━━━ MATERIAL PROVIDED
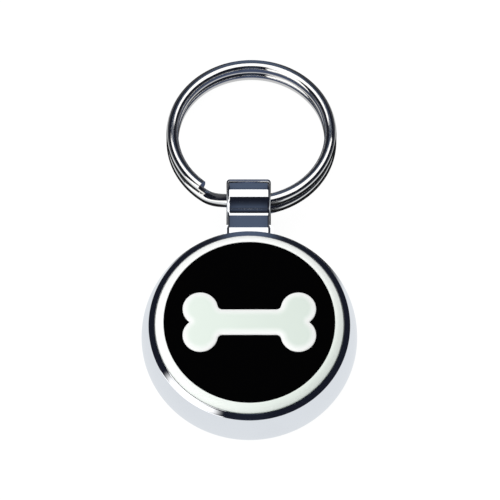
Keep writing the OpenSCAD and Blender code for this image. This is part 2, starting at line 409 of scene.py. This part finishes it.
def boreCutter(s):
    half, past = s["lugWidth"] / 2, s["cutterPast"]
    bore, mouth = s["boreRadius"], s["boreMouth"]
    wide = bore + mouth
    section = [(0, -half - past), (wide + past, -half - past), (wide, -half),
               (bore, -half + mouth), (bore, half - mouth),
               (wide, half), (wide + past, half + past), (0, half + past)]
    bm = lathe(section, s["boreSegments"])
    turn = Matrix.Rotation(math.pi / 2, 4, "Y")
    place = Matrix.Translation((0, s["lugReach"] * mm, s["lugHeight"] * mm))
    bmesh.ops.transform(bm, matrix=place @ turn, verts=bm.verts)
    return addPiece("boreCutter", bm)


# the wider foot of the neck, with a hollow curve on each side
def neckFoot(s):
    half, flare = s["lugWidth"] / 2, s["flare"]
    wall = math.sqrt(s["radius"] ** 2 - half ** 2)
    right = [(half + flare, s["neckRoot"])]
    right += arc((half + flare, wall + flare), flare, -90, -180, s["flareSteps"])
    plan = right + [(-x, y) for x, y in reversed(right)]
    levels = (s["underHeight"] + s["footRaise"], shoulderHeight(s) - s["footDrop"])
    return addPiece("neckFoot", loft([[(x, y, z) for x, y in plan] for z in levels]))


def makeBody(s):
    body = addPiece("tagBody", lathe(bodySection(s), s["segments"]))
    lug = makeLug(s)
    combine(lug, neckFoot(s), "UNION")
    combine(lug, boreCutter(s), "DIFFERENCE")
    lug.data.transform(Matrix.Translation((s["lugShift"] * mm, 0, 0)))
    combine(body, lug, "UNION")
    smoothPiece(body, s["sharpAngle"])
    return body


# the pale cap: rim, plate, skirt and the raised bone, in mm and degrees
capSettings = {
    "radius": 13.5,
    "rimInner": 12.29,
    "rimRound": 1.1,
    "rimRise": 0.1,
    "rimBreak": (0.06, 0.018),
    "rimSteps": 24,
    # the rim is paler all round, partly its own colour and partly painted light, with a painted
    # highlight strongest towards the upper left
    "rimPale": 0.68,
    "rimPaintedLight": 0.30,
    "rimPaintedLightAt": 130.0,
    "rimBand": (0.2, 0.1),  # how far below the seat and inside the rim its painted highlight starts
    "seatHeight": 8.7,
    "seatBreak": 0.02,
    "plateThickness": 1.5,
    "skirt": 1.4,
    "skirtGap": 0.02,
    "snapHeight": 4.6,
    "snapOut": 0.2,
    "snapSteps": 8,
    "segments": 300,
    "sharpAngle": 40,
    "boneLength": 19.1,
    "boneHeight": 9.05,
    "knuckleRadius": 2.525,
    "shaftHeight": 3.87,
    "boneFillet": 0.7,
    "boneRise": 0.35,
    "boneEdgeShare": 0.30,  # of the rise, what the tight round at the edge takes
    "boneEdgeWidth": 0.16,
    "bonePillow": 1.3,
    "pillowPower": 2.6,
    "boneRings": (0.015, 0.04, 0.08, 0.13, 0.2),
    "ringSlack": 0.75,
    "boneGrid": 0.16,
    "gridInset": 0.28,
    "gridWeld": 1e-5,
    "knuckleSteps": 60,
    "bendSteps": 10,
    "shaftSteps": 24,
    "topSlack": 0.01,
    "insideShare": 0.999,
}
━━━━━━
◆ WHAT THE TASK ASKS: Copy all of the data exactly.

◆ FULL ANSWER:
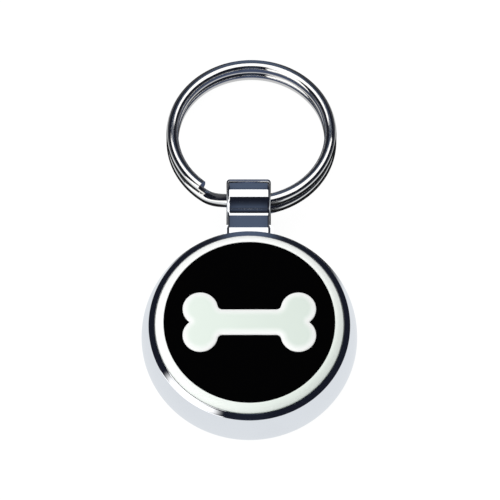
Keep writing the OpenSCAD and Blender code for this image. This is part 2, starting at line 409 of scene.py. This part finishes it.
def boreCutter(s):
    half, past = s["lugWidth"] / 2, s["cutterPast"]
    bore, mouth = s["boreRadius"], s["boreMouth"]
    wide = bore + mouth
    section = [(0, -half - past), (wide + past, -half - past), (wide, -half),
               (bore, -half + mouth), (bore, half - mouth),
               (wide, half), (wide + past, half + past), (0, half + past)]
    bm = lathe(section, s["boreSegments"])
    turn = Matrix.Rotation(math.pi / 2, 4, "Y")
    place = Matrix.Translation((0, s["lugReach"] * mm, s["lugHeight"] * mm))
    bmesh.ops.transform(bm, matrix=place @ turn, verts=bm.verts)
    return addPiece("boreCutter", bm)


# the wider foot of the neck, with a hollow curve on each side
def neckFoot(s):
    half, flare = s["lugWidth"] / 2, s["flare"]
    wall = math.sqrt(s["radius"] ** 2 - half ** 2)
    right = [(half + flare, s["neckRoot"])]
    right += arc((half + flare, wall + flare), flare, -90, -180, s["flareSteps"])
    plan = right + [(-x, y) for x, y in reversed(right)]
    levels = (s["underHeight"] + s["footRaise"], shoulderHeight(s) - s["footDrop"])
    return addPiece("neckFoot", loft([[(x, y, z) for x, y in plan] for z in levels]))


def makeBody(s):
    body = addPiece("tagBody", lathe(bodySection(s), s["segments"]))
    lug = makeLug(s)
    combine(lug, neckFoot(s), "UNION")
    combine(lug, boreCutter(s), "DIFFERENCE")
    lug.data.transform(Matrix.Translation((s["lugShift"] * mm, 0, 0)))
    combine(body, lug, "UNION")
    smoothPiece(body, s["sharpAngle"])
    return body


# the pale cap: rim, plate, skirt and the raised bone, in mm and degrees
capSettings = {
    "radius": 13.5,
    "rimInner": 12.29,
    "rimRound": 1.1,
    "rimRise": 0.1,
    "rimBreak": (0.06, 0.018),
    "rimSteps": 24,
    # the rim is paler all round, partly its own colour and partly painted light, with a painted
    # highlight strongest towards the upper left
    "rimPale": 0.68,
    "rimPaintedLight": 0.30,
    "rimPaintedLightAt": 130.0,
    "rimBand": (0.2, 0.1),  # how far below the seat and inside the rim its painted highlight starts
    "seatHeight": 8.7,
    "seatBreak": 0.02,
    "plateThickness": 1.5,
    "skirt": 1.4,
    "skirtGap": 0.02,
    "snapHeight": 4.6,
    "snapOut": 0.2,
    "snapSteps": 8,
    "segments": 300,
    "sharpAngle": 40,
    "boneLength": 19.1,
    "boneHeight": 9.05,
    "knuckleRadius": 2.525,
    "shaftHeight": 3.87,
    "boneFillet": 0.7,
    "boneRise": 0.35,
    "boneEdgeShare": 0.30,  # of the rise, what the tight round at the edge takes
    "boneEdgeWidth": 0.16,
    "bonePillow": 1.3,
    "pillowPower": 2.6,
    "boneRings": (0.015, 0.04, 0.08, 0.13, 0.2),
    "ringSlack": 0.75,
    "boneGrid": 0.16,
    "gridInset": 0.28,
    "gridWeld": 1e-5,
    "knuckleSteps": 60,
    "bendSteps": 10,
    "shaftSteps": 24,
    "topSlack": 0.01,
    "insideShare": 0.999,
}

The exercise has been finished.